If the pages of the original book are separable (e.g. spiral bound or falling apart) then it is probably easiest to feed them through a document scanner.
Home 3-in-one printer/scanner/copiers sometimes have document feeders, but they can be slow, may not support two-sided scanning and in my experience are prone to jamming.
An alternative is to take the book to a local photocopying business that offers scanning to a PDF.

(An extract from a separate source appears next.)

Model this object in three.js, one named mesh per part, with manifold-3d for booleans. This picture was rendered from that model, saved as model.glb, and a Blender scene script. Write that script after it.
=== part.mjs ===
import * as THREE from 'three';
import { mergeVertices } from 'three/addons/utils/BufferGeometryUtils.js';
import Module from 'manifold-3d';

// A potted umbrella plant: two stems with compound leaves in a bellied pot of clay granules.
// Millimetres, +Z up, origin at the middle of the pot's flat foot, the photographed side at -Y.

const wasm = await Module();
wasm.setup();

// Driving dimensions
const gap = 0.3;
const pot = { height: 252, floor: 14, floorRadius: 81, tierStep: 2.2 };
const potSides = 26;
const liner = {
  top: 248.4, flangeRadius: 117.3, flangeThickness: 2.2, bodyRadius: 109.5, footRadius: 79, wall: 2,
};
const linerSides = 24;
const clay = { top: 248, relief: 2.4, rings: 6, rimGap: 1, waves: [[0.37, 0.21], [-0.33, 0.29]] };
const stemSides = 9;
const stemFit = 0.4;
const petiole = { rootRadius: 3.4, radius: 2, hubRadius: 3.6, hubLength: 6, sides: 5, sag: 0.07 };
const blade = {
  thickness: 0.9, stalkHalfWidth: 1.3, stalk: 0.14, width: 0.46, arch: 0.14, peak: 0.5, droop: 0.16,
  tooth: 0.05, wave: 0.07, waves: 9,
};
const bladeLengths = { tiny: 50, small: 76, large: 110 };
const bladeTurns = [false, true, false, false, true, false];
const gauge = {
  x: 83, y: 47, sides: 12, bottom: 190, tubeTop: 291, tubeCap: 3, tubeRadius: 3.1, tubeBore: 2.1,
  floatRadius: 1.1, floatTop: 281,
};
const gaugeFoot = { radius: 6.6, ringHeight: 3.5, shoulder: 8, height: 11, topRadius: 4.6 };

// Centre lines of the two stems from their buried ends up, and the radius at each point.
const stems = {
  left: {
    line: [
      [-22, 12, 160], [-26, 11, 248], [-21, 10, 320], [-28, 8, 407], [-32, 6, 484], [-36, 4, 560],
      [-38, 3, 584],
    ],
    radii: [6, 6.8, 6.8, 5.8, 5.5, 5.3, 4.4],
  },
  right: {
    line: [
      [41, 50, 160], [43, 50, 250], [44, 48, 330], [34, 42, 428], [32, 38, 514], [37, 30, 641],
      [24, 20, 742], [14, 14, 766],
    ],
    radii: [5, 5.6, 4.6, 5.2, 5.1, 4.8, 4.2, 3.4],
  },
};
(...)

If the original is a bond book and you don't want to cut the spine off, you might want to use a camera-based scanner.

Single Camera Systems

One type of scanner photographs the book laying open.
Distortion from the curve of the pages is removed digitally.
Examples of these scanners in the $500-$600 range are

CZUR
(CZUR is pronounced like "Caesar", not "seizure")
1.5 seconds per two (facing) pages, 250-330 dpi
Fujitsu SV600
3 seconds per page, up to 600 dpi in color and 1200 dpi in grayscale.

Advantages

One stop shopping: scanning, image correction, OCR
Compact format

Disadvantages

Digital correction of images may degrade image quality
Possible lack of detailed control over processing
Large up front cost
Design may allow in uneven ambient light, which can make it difficult to get a uniform and natural-looking image.
Some experimentation might be required to find a good environment for scanning.

Dual Camera Systems

Dual camera systems partially open the book and press the pages against glass plates arranged in a "V".
The idea is that the book is only partially open and the pages are kept flat by pressing them against glass plates.
This arrangement eliminates the need for digital distortion detection and correction.
Also, the spine of the book is automatically aligned with the "V" so page rotation is minimized.

For the DIYer, a design for a dual camera scanner is described here DIY Book Scanner.
Resolution can be upgraded by swapping out the consumer-grade cameras.
Claimed throughput is 1000 pages per hour.

I have good luck using one of these scanners, built from a kit. Archivist Quill.
I have written some image post-processing tools for cropping and background removal.
These are likely to be my first open source project.

Things to keep in mind:

Control your light.
The main illumination will come from the light built in to the scanner.
If light from the room also hits the book, then the color may not be what the camera is expecting.
This can be corrected with white balance compensation.
But if the operator is partially blocking the room lights, then the uneven lighting might make it more difficult for the software to produce a uniform and natural looking image.
No single white balance correction will work with the whole image.
One fix for this is to build a tent to block out the room light.

Text and photographs may require different types of post-processing.
For text, I like to see black text on a white background so I want to reduce the details like gray in the text or light speckles in the background.
For photographs, I want minimal loss of detail.
If your software does not automatically detect and apply appropriate processing to photos, you may want to save the unprocessed page images and apply your own processing to them.

Scanning for OCR may be more forgiving than scanning for an image-based pdf book.
If your OCR requires grayscale or black and white images, you won't need to obsess over perfect white balance.
And my OCR seems pretty insensitive to slight distortion and rotations.
But you may still want to remove background noise.
It's probably a good idea to start by processing only a few representative pages to make sure the processing works as you want.

Optical Character Recognition (OCR)

[Work in progress.]

Things to keep in mind:

OCR is not perfect.
The bulk of my processing time is usually spent proofreading and correcting OCR mistakes.
Though to be fair, this may be because I have been preserving/restoring degraded paper copies.
Sometimes it was hard for me to read the originals.
OCR can give you unexpected formatting.
When exported to Word, a page can look about right, but the text, including headers and page numbers, is put into text boxes.
If you add some content, the page numbers won't automatically update and the text won't automatically shift to the next page.
OCR can work on mixed language texts.
I have done several projects with mixed English and Japanese.